EXERCISE DESCRIPTION ->
Below you will find a set of lines. Repeat them all exactly.

DATASET EXCERPT ->
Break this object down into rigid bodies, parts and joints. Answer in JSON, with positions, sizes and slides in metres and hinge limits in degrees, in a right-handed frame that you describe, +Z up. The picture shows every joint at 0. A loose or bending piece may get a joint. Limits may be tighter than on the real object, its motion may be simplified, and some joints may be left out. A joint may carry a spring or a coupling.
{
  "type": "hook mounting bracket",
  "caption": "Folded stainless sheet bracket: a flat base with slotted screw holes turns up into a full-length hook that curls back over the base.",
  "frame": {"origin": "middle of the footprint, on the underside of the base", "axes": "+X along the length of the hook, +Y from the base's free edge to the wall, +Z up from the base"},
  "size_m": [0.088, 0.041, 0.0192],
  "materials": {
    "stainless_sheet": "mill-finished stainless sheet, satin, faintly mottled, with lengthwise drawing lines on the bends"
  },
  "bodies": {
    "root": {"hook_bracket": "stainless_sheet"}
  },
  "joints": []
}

COMPLETE ANSWER ->
Break this object down into rigid bodies, parts and joints. Answer in JSON, with positions, sizes and slides in metres and hinge limits in degrees, in a right-handed frame that you describe, +Z up. The picture shows every joint at 0. A loose or bending piece may get a joint. Limits may be tighter than on the real object, its motion may be simplified, and some joints may be left out. A joint may carry a spring or a coupling.
{
  "type": "hook mounting bracket",
  "caption": "Folded stainless sheet bracket: a flat base with slotted screw holes turns up into a full-length hook that curls back over the base.",
  "frame": {"origin": "middle of the footprint, on the underside of the base", "axes": "+X along the length of the hook, +Y from the base's free edge to the wall, +Z up from the base"},
  "size_m": [0.088, 0.041, 0.0192],
  "materials": {
    "stainless_sheet": "mill-finished stainless sheet, satin, faintly mottled, with lengthwise drawing lines on the bends"
  },
  "bodies": {
    "root": {"hook_bracket": "stainless_sheet"}
  },
  "joints": []
}